Task statement:
All of the data below should be written out exactly.

Source excerpt:

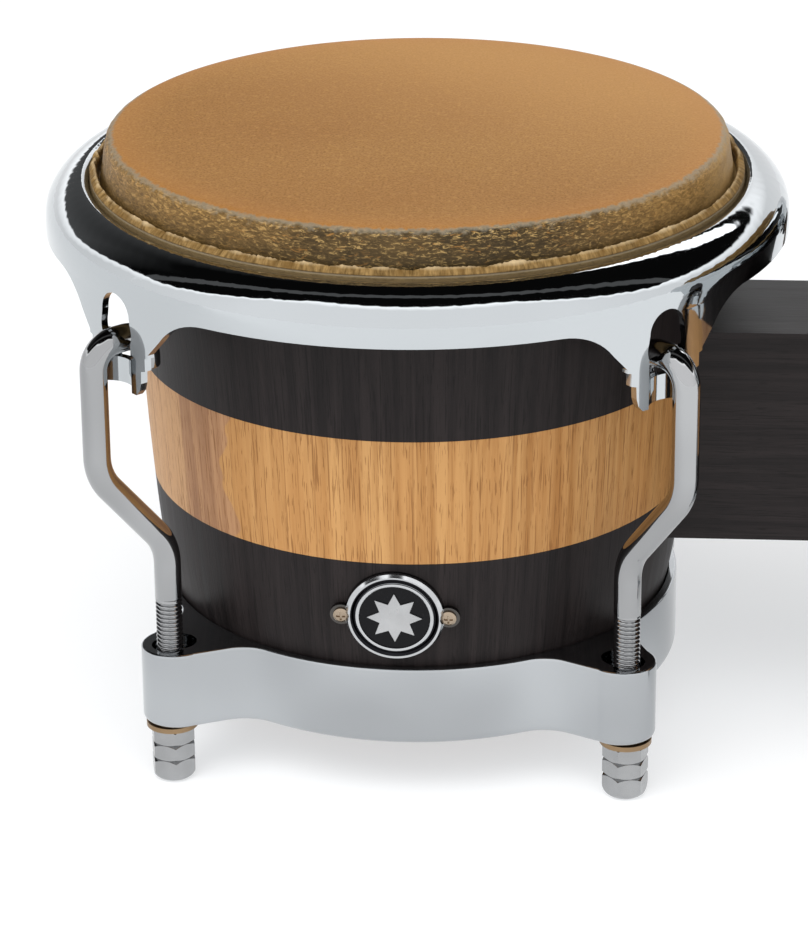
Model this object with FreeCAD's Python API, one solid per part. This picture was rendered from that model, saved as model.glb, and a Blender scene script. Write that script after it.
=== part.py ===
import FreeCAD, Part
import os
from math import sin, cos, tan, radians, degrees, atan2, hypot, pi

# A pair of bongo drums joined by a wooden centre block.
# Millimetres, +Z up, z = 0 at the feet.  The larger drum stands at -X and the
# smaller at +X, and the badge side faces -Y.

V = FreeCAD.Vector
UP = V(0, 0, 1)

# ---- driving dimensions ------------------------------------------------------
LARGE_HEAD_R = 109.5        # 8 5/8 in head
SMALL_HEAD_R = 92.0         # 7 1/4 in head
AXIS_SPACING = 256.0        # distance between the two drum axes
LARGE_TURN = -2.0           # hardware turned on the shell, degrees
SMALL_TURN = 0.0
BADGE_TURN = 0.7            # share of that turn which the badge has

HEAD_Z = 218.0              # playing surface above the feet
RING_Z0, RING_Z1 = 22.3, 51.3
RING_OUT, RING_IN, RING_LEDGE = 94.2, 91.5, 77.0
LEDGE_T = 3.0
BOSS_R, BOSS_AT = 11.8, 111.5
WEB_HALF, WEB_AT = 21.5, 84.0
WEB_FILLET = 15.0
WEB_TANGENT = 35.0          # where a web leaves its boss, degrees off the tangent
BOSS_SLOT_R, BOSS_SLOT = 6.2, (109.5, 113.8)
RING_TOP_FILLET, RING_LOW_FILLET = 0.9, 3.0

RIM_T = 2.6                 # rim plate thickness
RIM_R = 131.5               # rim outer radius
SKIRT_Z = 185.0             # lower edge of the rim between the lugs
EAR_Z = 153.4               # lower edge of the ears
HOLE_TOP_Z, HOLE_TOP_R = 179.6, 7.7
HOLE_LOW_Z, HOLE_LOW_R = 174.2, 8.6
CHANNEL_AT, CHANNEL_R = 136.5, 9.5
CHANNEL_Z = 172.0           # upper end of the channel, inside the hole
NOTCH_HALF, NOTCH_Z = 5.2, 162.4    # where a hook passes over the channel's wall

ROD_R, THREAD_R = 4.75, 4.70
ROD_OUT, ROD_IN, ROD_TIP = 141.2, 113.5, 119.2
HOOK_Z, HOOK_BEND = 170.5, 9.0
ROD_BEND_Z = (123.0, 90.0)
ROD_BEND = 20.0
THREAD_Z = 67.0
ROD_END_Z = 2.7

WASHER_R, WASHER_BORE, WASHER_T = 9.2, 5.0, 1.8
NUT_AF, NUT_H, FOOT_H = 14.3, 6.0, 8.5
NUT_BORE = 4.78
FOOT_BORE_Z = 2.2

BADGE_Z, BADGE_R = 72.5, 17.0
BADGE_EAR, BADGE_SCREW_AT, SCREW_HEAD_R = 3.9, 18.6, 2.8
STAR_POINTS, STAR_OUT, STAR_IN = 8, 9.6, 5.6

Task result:
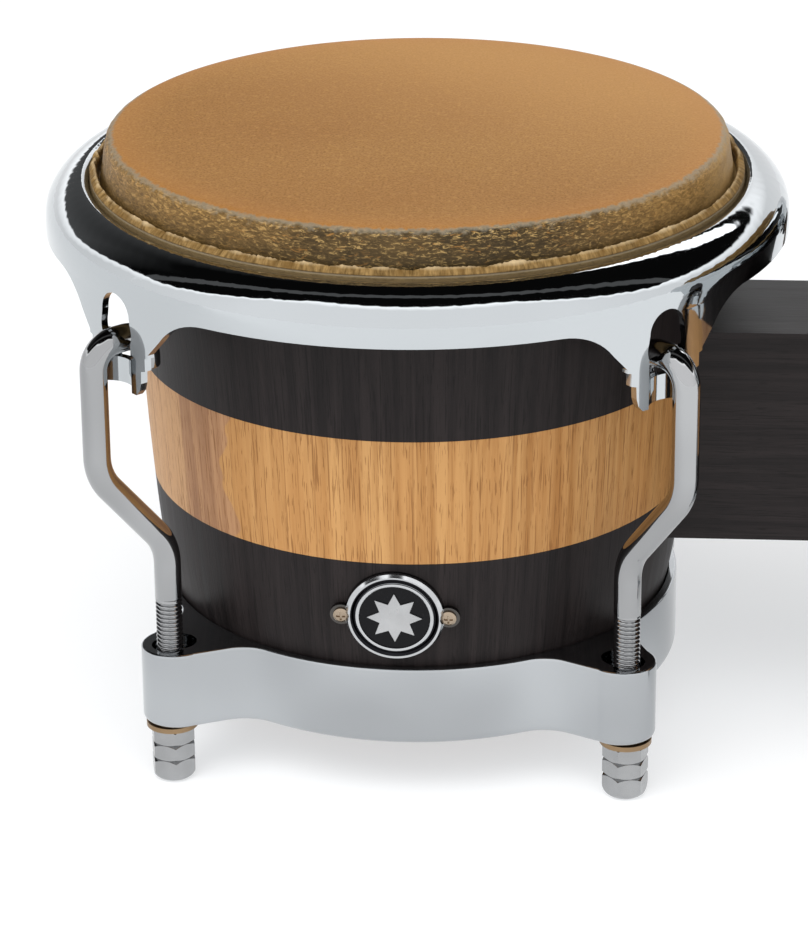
Model this object with FreeCAD's Python API, one solid per part. This picture was rendered from that model, saved as model.glb, and a Blender scene script. Write that script after it.
=== part.py ===
import FreeCAD, Part
import os
from math import sin, cos, tan, radians, degrees, atan2, hypot, pi

# A pair of bongo drums joined by a wooden centre block.
# Millimetres, +Z up, z = 0 at the feet.  The larger drum stands at -X and the
# smaller at +X, and the badge side faces -Y.

V = FreeCAD.Vector
UP = V(0, 0, 1)

# ---- driving dimensions ------------------------------------------------------
LARGE_HEAD_R = 109.5        # 8 5/8 in head
SMALL_HEAD_R = 92.0         # 7 1/4 in head
AXIS_SPACING = 256.0        # distance between the two drum axes
LARGE_TURN = -2.0           # hardware turned on the shell, degrees
SMALL_TURN = 0.0
BADGE_TURN = 0.7            # share of that turn which the badge has

HEAD_Z = 218.0              # playing surface above the feet
RING_Z0, RING_Z1 = 22.3, 51.3
RING_OUT, RING_IN, RING_LEDGE = 94.2, 91.5, 77.0
LEDGE_T = 3.0
BOSS_R, BOSS_AT = 11.8, 111.5
WEB_HALF, WEB_AT = 21.5, 84.0
WEB_FILLET = 15.0
WEB_TANGENT = 35.0          # where a web leaves its boss, degrees off the tangent
BOSS_SLOT_R, BOSS_SLOT = 6.2, (109.5, 113.8)
RING_TOP_FILLET, RING_LOW_FILLET = 0.9, 3.0

RIM_T = 2.6                 # rim plate thickness
RIM_R = 131.5               # rim outer radius
SKIRT_Z = 185.0             # lower edge of the rim between the lugs
EAR_Z = 153.4               # lower edge of the ears
HOLE_TOP_Z, HOLE_TOP_R = 179.6, 7.7
HOLE_LOW_Z, HOLE_LOW_R = 174.2, 8.6
CHANNEL_AT, CHANNEL_R = 136.5, 9.5
CHANNEL_Z = 172.0           # upper end of the channel, inside the hole
NOTCH_HALF, NOTCH_Z = 5.2, 162.4    # where a hook passes over the channel's wall

ROD_R, THREAD_R = 4.75, 4.70
ROD_OUT, ROD_IN, ROD_TIP = 141.2, 113.5, 119.2
HOOK_Z, HOOK_BEND = 170.5, 9.0
ROD_BEND_Z = (123.0, 90.0)
ROD_BEND = 20.0
THREAD_Z = 67.0
ROD_END_Z = 2.7

WASHER_R, WASHER_BORE, WASHER_T = 9.2, 5.0, 1.8
NUT_AF, NUT_H, FOOT_H = 14.3, 6.0, 8.5
NUT_BORE = 4.78
FOOT_BORE_Z = 2.2

BADGE_Z, BADGE_R = 72.5, 17.0
BADGE_EAR, BADGE_SCREW_AT, SCREW_HEAD_R = 3.9, 18.6, 2.8
STAR_POINTS, STAR_OUT, STAR_IN = 8, 9.6, 5.6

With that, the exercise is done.